Although he finds his approach an efficient method of teaching dance, he knows he’s nowhere near perfect as an instructor. He finds inspiration from teachers such as Pat Sorrell, who has a unique ability to get in the minds of her students. “She once looked at two different dancers and said to one, ‘Imagine your body is squeezed into a drinking straw,’ and to the other, ‘Bring your body closer to the access of rotation.’ She got herself in the minds of these two dancers, realizing they had different ways of thinking, seeing what was appropriate to each dancer, recognizing that their minds work differently,” shares Laws. “I was blown away by the realization of what she was doing.”

While he admits he has not gotten into the minds of dancers the way Sorrell has, he has managed to translate the physics into terms that dancers can understand. “I have been able to look at dancers as a category of people who think differently than scientists,” explains Laws. “I’m able to get them to think about what is going on in their bodies so they can improve their dance technique.”

Laws also mentioned ballet teacher Arleen Sugano as a source of admiration. While she never had a background in physics, she began understanding and believing in the principles as a method of instruction.
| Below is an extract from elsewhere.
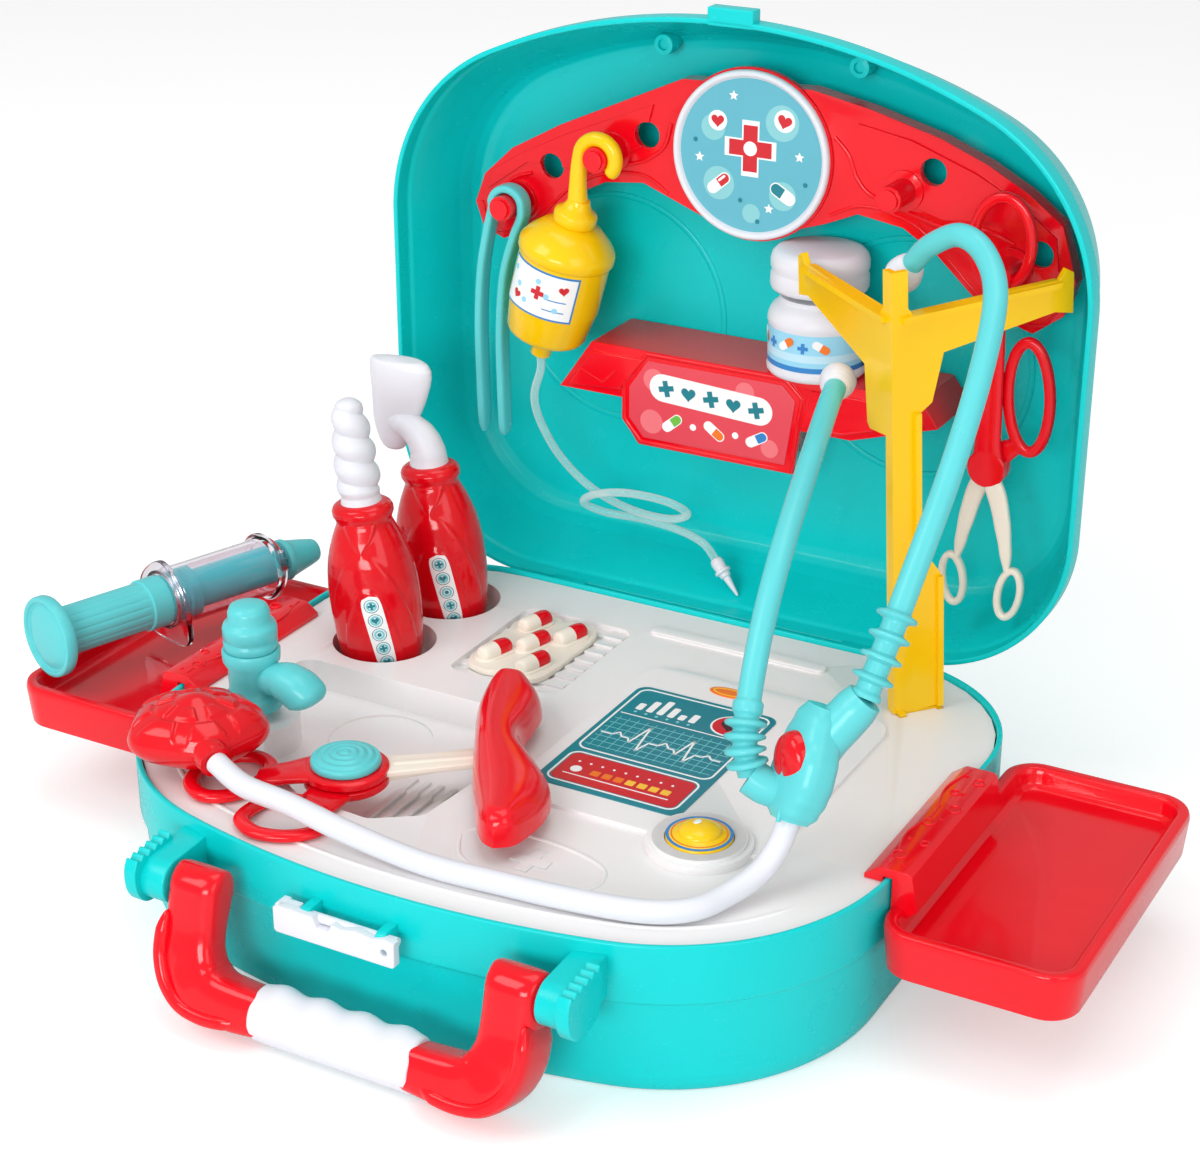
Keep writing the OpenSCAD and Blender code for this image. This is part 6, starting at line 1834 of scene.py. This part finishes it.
@dataclass
class CupTool:
    """A red handle that stands in a cup of the deck, with nested raised arches and a leaf at its shoulder.

    Attributes:
        name: Name that its pieces start with.
        at: Middle of its cup.
        tilt: Tilt about X and Y in degrees.
        body: Its body.
        node: The handle's node.
    """

    name: str
    at: tuple[float, float]
    tilt: tuple[float, float]
    body: str
    node: str

    def place(self) -> Matrix:
        """Return the transform from the tool's own frame, its foot at zero."""
        a, b = self.tilt
        return Matrix.Translation((*self.at, CUP_FOOT)) @ turned("Y", b) @ turned("X", a)

    def radius(self, g: Array, z: Array) -> Array:
        """Return the handle's radius at angles and heights.

        Formula: the bottle's profile, plus a step of 0.8 mm inside each arch z = top (1 - |t / k|^2.3), t being the
        angle off the front or back, and one of 0.8 mm in the leaf that hangs from the collar.
        """
        heights = (0, 0.6, 2, 6, 10, 16, 22, 28, 34, 40, 46, 51.5, 57, 61.5, 65, 67, 68.4, 69.4, 71, 73, 74.6, 75.6, 76)
        radii = (13.2, 14.3, 15.3, 16.6, 17.6, 18.5, 19.2, 19.6, 19.7, 19.5, 18.9, 17.9, 16.3, 14.6, 13.0, 12.1, 11.9,
                 12.4, 13.2, 13.2, 12.4, 11.0, 9.2)
        r = np.interp(z, heights, radii)
        for face in (-68, 112):
            t = np.abs((g - math.radians(face) + math.pi) % (2 * math.pi) - math.pi)
            for top, k in ((57, 1.32), (43, 0.8)):
                arch = top * (1 - np.minimum(t / k, 1.3) ** 2.3)
                r = r + 0.8 / (1 + np.exp(-(arch - z) * 1.5)) / (1 + np.exp((3.4 - z) * 2))
            leaf = 68.6 - 11.5 * np.clip(1 - t / 0.62, 0, 1)
            r = r + 0.8 / (1 + np.exp((leaf - z) * 2.2)) * (t < 0.62) / (1 + np.exp((z - 68.4) * 6))
        return r

    def skin(self) -> Shape:
        """Shape the handle from its radius, a little flatter from front to back."""
        z = np.concatenate([np.linspace(0, 3, 7), np.linspace(3.6, 70, 120), np.linspace(70.4, 76, 16)])[:, None]
        g = 2 * np.pi * np.arange(200)[None, :] / 200
        r = self.radius(g + 0 * z, z + 0 * g)
        return loft(np.stack([r * np.cos(g), 0.92 * r * np.sin(g), np.broadcast_to(z, r.shape)], -1))

    def stuck(self, shape: Shape, angle: float, z: float, tilt: float, lift: float) -> Shape:
        """Bend a flat shape round the handle: X runs round it, Y up and Z away from its surface."""
        v, f = moved(shape, turned("Z", tilt))
        g = math.radians(angle) + v[:, 0] / 20
        h = z + v[:, 1]
        r = self.radius(g, h) + lift + v[:, 2]
        return moved((np.column_stack([r * np.cos(g), 0.92 * r * np.sin(g), h]), f), self.place())

    def strip(self) -> None:
        """Stick the narrow printed strip on the front: pale edge, teal discs with dots, plus signs and hearts."""
        u = np.linspace(-1, 1, 33)
        half = 4.2 * (1 - np.abs(u) ** 9) ** (1 / 3) + 0.02
        x = np.linspace(-1, 1, 9)[None, :] * half[:, None]
        y = np.broadcast_to(17.6 * u[:, None], x.shape)
        low, top = np.stack([x, y, 0 * x - 0.3], -1), np.stack([x, y, 0 * x], -1)[:, ::-1]
        band = self.stuck(loft(np.concatenate([low, top], 1)), -57, 23.4, 7, 0.22)
        piece(self.name + "_strip_edge", band, self.body, INK_WHITE, "", FIRM)
        for look, make, step in ((INK_TEAL, lambda p: circle(p, 3.0, 28), 0.16),
                                 (INK_PALE, lambda p: circle(p, 2.2, 24), 0.2), (INK_TEAL, None, 0.24)):
            marks = []
            for i in range(5):
                p = (0, 13.2 - 6.6 * i)
                loop = make(p) if make else (plus(p, 1.5), heart(p, 1.5), circle(p, 0.9, 16))[i % 3]
                marks.append(self.stuck(plate([loop], 0.06, 0.0), -57, 23.4, 7, step + 0.04))
            piece(f"{self.name}_strip_{look.name}_{int(step * 100)}", join(*marks), self.body, look, "", CRISP)

    def build(self) -> None:
        """Make the handle and its strip."""
        piece(self.name + "_handle_skin", moved(self.skin(), self.place()), self.body, CRIMSON, self.node, SMOOTH)
        self.strip()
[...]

Sugano and Laws started to share ideas and research, ultimately co-writing the latest edition of his book, “Physics and the Art of Dance: Understanding Movement” by Oxford University Press.

The latest edition of the book, which was released in September 2008, makes the distinction between what you see when watching ballet and what is actually occurring physically. “There is a sub subsection called ‘What You See’ and that’s about the impression you get,” explains Laws. “The other subsection is called ‘What You Do’ and this explains what one can do in a ballet class or what a teacher can do in terms of experimenting in the class to impact what a dancer actually does.”

With the recent release of his new book, the party is still going for Kenneth Laws, the physicist who fell in love with ballet. “I started ballet because I was passionate about the art from—it was just so beautiful.”